No way would they have forced you to sign up to/in to meta either though.
Everything that has a store requires an account.
The short time during which they required a Facebook account (i.e. an account linked to an unrelated service) was a fuck-up, but they have since reversed that decision. Now it's just a separate standalone VR-related account.
If anything, that is still better than the current Google/Apple situation with their accounts, which link together a bunch of unrelated services (photos, email, payments, storage sync, etc.) in an inseparable way.
Sorry to break it to you bruh, but if Facebook owns the IP, they're harvesting and monetizing the account data, end of.
This includes all of the subsidiaries like Instagram and WhatsApp as well.
Let's also not forget that illegal activity exposes user data in addition to greed, and just the fact that your data is in yet another pot increases your risk. Also yes all corporations are greedy and evil but they're definitely not all equal in how bad they are, and FB is one of the worst
Are you willing to compromise on all of these intrusions into your life? Many people are, but I'm not one.

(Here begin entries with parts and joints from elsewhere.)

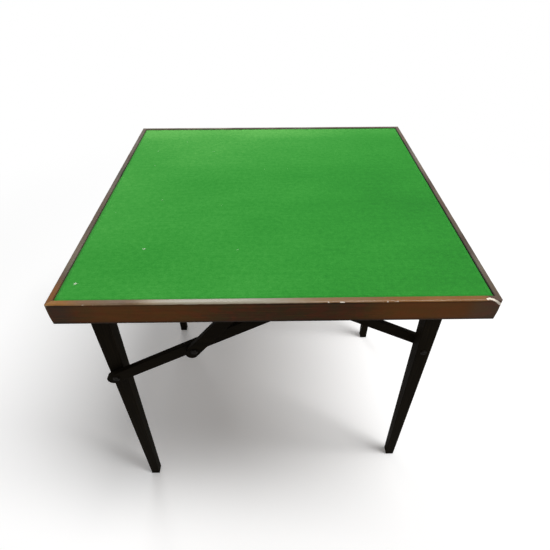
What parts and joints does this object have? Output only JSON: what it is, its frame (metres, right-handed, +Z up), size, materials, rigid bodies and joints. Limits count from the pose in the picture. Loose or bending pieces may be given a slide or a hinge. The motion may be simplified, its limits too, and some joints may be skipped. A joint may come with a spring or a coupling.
{
  "type": "folding card table",
  "caption": "Square baize-topped card table in a slim wooden rim, on tapered legs that fold flat under the top with strut and link braces.",
  "frame": {"origin": "on the floor under the middle of the top, legs open", "axes": "+Z up; +X to the end whose legs stand closer together; +Y to the back edge"},
  "size_m": [0.6896, 0.6896, 0.686],
  "materials": {
    "baize": "green wool baize, matt",
    "panel": "bare birch plywood",
    "rim": "brown stained and varnished hardwood",
    "leg": "dark stained and varnished hardwood",
    "bars": "dark stained hardwood",
    "underframe": "stained softwood",
    "rivet": "dulled steel, stained dark with the bars",
    "fixings": "zinc plated steel"
  },
  "bodies": {
    "table_top": {"baize": "baize", "top_panel": "panel", "rim_front": "rim", "rim_back": "rim", "rim_left": "rim", "rim_right": "rim", "block_front_left": "underframe", "block_back_left": "underframe", "block_front_right": "underframe", "block_back_right": "underframe", "cheek_front_left": "underframe", "cheek_back_left": "underframe", "cheek_front_right": "underframe", "cheek_back_right": "underframe", "bearer_front": "underframe", "bearer_back": "underframe", "inner_rail_front": "underframe", "inner_rail_back": "underframe", "leg_bolts": "fixings", "leg_bolt_washers": "fixings", "link_bolts": "fixings", "link_spacers": "fixings", "link_nuts": "fixings", "block_screws": "fixings", "rim_nails": "fixings"},
    "leg_body_front_left": {"leg_front_left": "leg", "strut_rivet_front_left": "rivet", "strut_washer_front_left": "fixings"},
    "strut_body_front_left": {"strut_front_left": "bars", "knee_rivet_tail_front_left": "rivet"},
    "link_body_front_left": {"link_front_left": "bars", "knee_rivet_head_front_left": "rivet"},
    "leg_body_back_left": {"leg_back_left": "leg", "strut_rivet_back_left": "rivet", "strut_washer_back_left": "fixings"},
    "strut_body_back_left": {"strut_back_left": "bars", "knee_rivet_tail_back_left": "rivet"},
    "link_body_back_left": {"link_back_left": "bars", "knee_rivet_head_back_left": "rivet"},
    "leg_body_front_right": {"leg_front_right": "leg", "strut_rivet_front_right": "rivet", "strut_washer_front_right": "fixings"},
    "strut_body_front_right": {"strut_front_right": "bars", "knee_rivet_tail_front_right": "rivet"},
    "link_body_front_right": {"link_front_right": "bars", "knee_rivet_head_front_right": "rivet"},
    "leg_body_back_right": {"leg_back_right": "leg", "strut_rivet_back_right": "rivet", "strut_washer_back_right": "fixings"},
    "strut_body_back_right": {"strut_back_right": "bars", "knee_rivet_tail_back_right": "rivet"},
    "link_body_back_right": {"link_back_right": "bars", "knee_rivet_head_back_right": "rivet"}
  },
  "joints": [
    {"name": "leg_fold_front_left", "type": "hinge", "parent": "table_top", "child": "leg_body_front_left", "pos_m": [-0.312, -0.2545, 0.657], "axis": [0, -1, 0], "range_deg": [0, 87.5]},
    {"name": "strut_pivot_front_left", "type": "hinge", "parent": "leg_body_front_left", "child": "strut_body_front_left", "pos_m": [-0.312, -0.2545, 0.426], "axis": [0, -1, 0], "range_deg": [-119.3, 0.5]},
    {"name": "link_pivot_front_left", "type": "hinge", "parent": "table_top", "child": "link_body_front_left", "pos_m": [-0.04819, -0.2545, 0.638], "axis": [0, -1, 0], "range_deg": [-0.5, 129.82]},
    {"name": "leg_fold_back_left", "type": "hinge", "parent": "table_top", "child": "leg_body_back_left", "pos_m": [-0.312, 0.2545, 0.657], "axis": [0, -1, 0], "range_deg": [0, 87.5]},
    {"name": "strut_pivot_back_left", "type": "hinge", "parent": "leg_body_back_left", "child": "strut_body_back_left", "pos_m": [-0.312, 0.2545, 0.426], "axis": [0, -1, 0], "range_deg": [-119.3, 0.5]},
    {"name": "link_pivot_back_left", "type": "hinge", "parent": "table_top", "child": "link_body_back_left", "pos_m": [-0.04819, 0.2545, 0.638], "axis": [0, -1, 0], "range_deg": [-0.5, 129.82]},
    {"name": "leg_fold_front_right", "type": "hinge", "parent": "table_top", "child": "leg_body_front_right", "pos_m": [0.312, -0.211, 0.657], "axis": [0, 1, 0], "range_deg": [0, 87.5]},
    {"name": "strut_pivot_front_right", "type": "hinge", "parent": "leg_body_front_right", "child": "strut_body_front_right", "pos_m": [0.312, -0.211, 0.426], "axis": [0, 1, 0], "range_deg": [-117.2, 0.5]},
    {"name": "link_pivot_front_right", "type": "hinge", "parent": "table_top", "child": "link_body_front_right", "pos_m": [0.04998, -0.211, 0.638], "axis": [0, 1, 0], "range_deg": [-0.5, 127]},
    {"name": "leg_fold_back_right", "type": "hinge", "parent": "table_top", "child": "leg_body_back_right", "pos_m": [0.312, 0.211, 0.657], "axis": [0, 1, 0], "range_deg": [0, 87.5]},
    {"name": "strut_pivot_back_right", "type": "hinge", "parent": "leg_body_back_right", "child": "strut_body_back_right", "pos_m": [0.312, 0.211, 0.426], "axis": [0, 1, 0], "range_deg": [-117.2, 0.5]},
    {"name": "link_pivot_back_right", "type": "hinge", "parent": "table_top", "child": "link_body_back_right", "pos_m": [0.04998, 0.211, 0.638], "axis": [0, 1, 0], "range_deg": [-0.5, 127]}
  ],
  "couplings": [
    {"joint": "strut_pivot_front_left", "follows": "leg_fold_front_left", "ratio": -1.3577},
    {"joint": "link_pivot_front_left", "follows": "leg_fold_front_left", "ratio": 1.478},
    {"joint": "strut_pivot_back_left", "follows": "leg_fold_back_left", "ratio": -1.3577},
    {"joint": "link_pivot_back_left", "follows": "leg_fold_back_left", "ratio": 1.478},
    {"joint": "strut_pivot_front_right", "follows": "leg_fold_front_right", "ratio": -1.3337},
    {"joint": "link_pivot_front_right", "follows": "leg_fold_front_right", "ratio": 1.4457},
    {"joint": "strut_pivot_back_right", "follows": "leg_fold_back_right", "ratio": -1.3337},
    {"joint": "link_pivot_back_right", "follows": "leg_fold_back_right", "ratio": 1.4457}
  ]
}
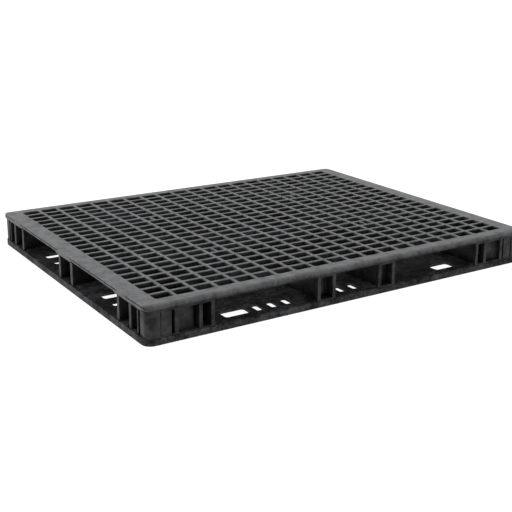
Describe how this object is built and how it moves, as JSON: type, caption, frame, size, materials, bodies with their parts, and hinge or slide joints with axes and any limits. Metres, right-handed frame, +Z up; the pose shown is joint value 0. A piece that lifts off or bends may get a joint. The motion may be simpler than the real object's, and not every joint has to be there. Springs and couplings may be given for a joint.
{
  "type": "plastic pallet",
  "caption": "Black moulded plastic pallet with an open grid deck, ribbed blocks between deck and slotted base, and fork entry from all sides.",
  "frame": {"origin": "middle of the underside, on the floor", "axes": "+X along the long side, +Y along the short side, +Z up to the deck"},
  "size_m": [1.422, 1.118, 0.114],
  "materials": {
    "deck_hdpe": "moulded black recycled HDPE, satin, flow marked",
    "block_hdpe": "moulded black recycled HDPE, satin",
    "base_hdpe": "moulded black recycled HDPE, matt, scuffed",
    "bar_steel": "galvanised flat bar",
    "screw_steel": "zinc plated"
  },
  "bodies": {
    "root": {"top_deck": "deck_hdpe", "bottom_deck": "base_hdpe", "front_left_corner_block": "block_hdpe", "front_right_corner_block": "block_hdpe", "rear_left_corner_block": "block_hdpe", "rear_right_corner_block": "block_hdpe", "front_left_inner_block": "block_hdpe", "front_right_inner_block": "block_hdpe", "rear_left_inner_block": "block_hdpe", "rear_right_inner_block": "block_hdpe", "left_side_block": "block_hdpe", "right_side_block": "block_hdpe", "left_centre_block": "block_hdpe", "right_centre_block": "block_hdpe", "front_deck_bar": "bar_steel", "rear_deck_bar": "bar_steel", "left_deck_bar": "bar_steel", "right_deck_bar": "bar_steel", "front_base_bar": "bar_steel", "rear_base_bar": "bar_steel", "left_base_bar": "bar_steel", "right_base_bar": "bar_steel", "block_screws": "screw_steel"}
  },
  "joints": []
}
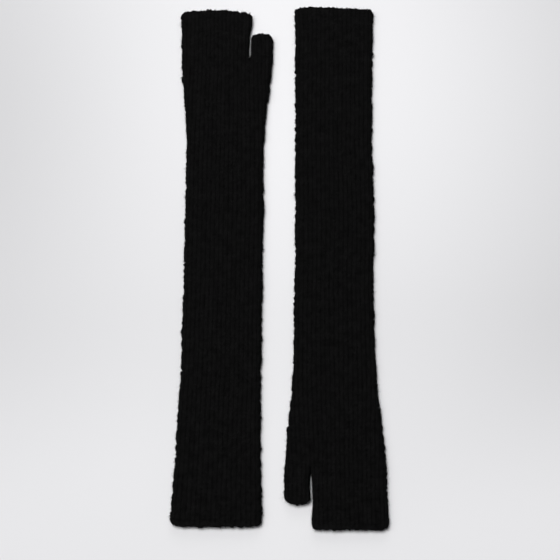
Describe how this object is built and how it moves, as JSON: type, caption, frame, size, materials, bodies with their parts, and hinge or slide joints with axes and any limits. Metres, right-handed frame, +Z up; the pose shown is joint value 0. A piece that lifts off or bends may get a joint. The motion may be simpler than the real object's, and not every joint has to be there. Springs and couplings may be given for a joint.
{
  "type": "pair of fingerless gloves",
  "caption": "Pair of long, elbow-length rib-knit fingerless gloves lying flat, with an open hand end and a short open thumb tube each.",
  "frame": {"origin": "the middle of the pair's outline, on the surface that the gloves lie on", "axes": "+Y along the gloves, towards the left glove's hand opening; +X from the left glove to the right glove; +Z up, away from the surface"},
  "size_m": [0.2172, 0.565, 0.01],
  "materials": {
    "rib_knit": "matte brushed wool, one-by-one rib",
    "cast_off_edge": "matte wool, tight cast-off edge",
    "joining_stitches": "matte wool, linked stitches"
  },
  "bodies": {
    "left_forearm": {"left_forearm_tube": "rib_knit", "left_elbow_welt": "cast_off_edge", "left_forearm_seam": "joining_stitches"},
    "left_hand": {"left_hand_tube": "rib_knit", "left_hand_welt": "cast_off_edge", "left_hand_seam": "joining_stitches"},
    "left_thumb": {"left_thumb_tube": "rib_knit", "left_thumb_join": "joining_stitches", "left_thumb_welt": "cast_off_edge"},
    "right_forearm": {"right_forearm_tube": "rib_knit", "right_elbow_welt": "cast_off_edge", "right_forearm_seam": "joining_stitches"},
    "right_hand": {"right_hand_tube": "rib_knit", "right_hand_welt": "cast_off_edge", "right_hand_seam": "joining_stitches"},
    "right_thumb": {"right_thumb_tube": "rib_knit", "right_thumb_join": "joining_stitches", "right_thumb_welt": "cast_off_edge"}
  },
  "joints": [
    {"name": "left_wrist_bend", "type": "hinge", "parent": "left_forearm", "child": "left_hand", "pos_m": [-0.058, 0.12265, 0.01], "axis": [1, 0, 0], "range_deg": [0, 80]},
    {"name": "left_thumb_swing", "type": "hinge", "parent": "left_hand", "child": "left_thumb", "pos_m": [-0.005, 0.22565, 0], "axis": [0, 0, -1], "range_deg": [0, 40]},
    {"name": "right_wrist_bend", "type": "hinge", "parent": "right_forearm", "child": "right_hand", "pos_m": [0.058, -0.12265, 0.01], "axis": [-1, 0, 0], "range_deg": [0, 80]},
    {"name": "right_thumb_swing", "type": "hinge", "parent": "right_hand", "child": "right_thumb", "pos_m": [0.005, -0.22565, 0], "axis": [0, 0, -1], "range_deg": [0, 40]},
    {"name": "pair_apart", "type": "slide", "parent": "left_forearm", "child": "right_forearm", "axis": [1, 0, 0], "range_m": [0, 0.15]}
  ]
}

Ok, so Facebook knows I have a VR headset and bought some games, and they're using that information in targeted advertising (as much as things like EU law allows them where I live)? Quite frankly, I don't care - this doesn't really affect me in any practical sense - and again, thanks to existing laws, I can actually opt out from a large part of it.
From a practical standpoint, I would have a much bigger problem with a situation that exists with Google, where some people had access to their email and other services disabled, because some stupid bot classified their comments in YouTube livestream as spam with basically no recourse until the story blew up in tech news (https://gamerant.com/markiplier-stream-ban-lock-users-out-of-gmail/). The root of the issue there is that those accounts just shouldn't be linked, and what you do on YouTube shouldn't affect your access to your own email etc.
You may argue that this is simply down to the fact that Facebook doesn't have a strong enough market position to get away with such practices, and that they would do it too if they could, but as it stand today, the giants like Google or Apple are far worse. (And with most of these problems, as well as other monopolistic practices of tech giants, regulation can be a large part of the solution.)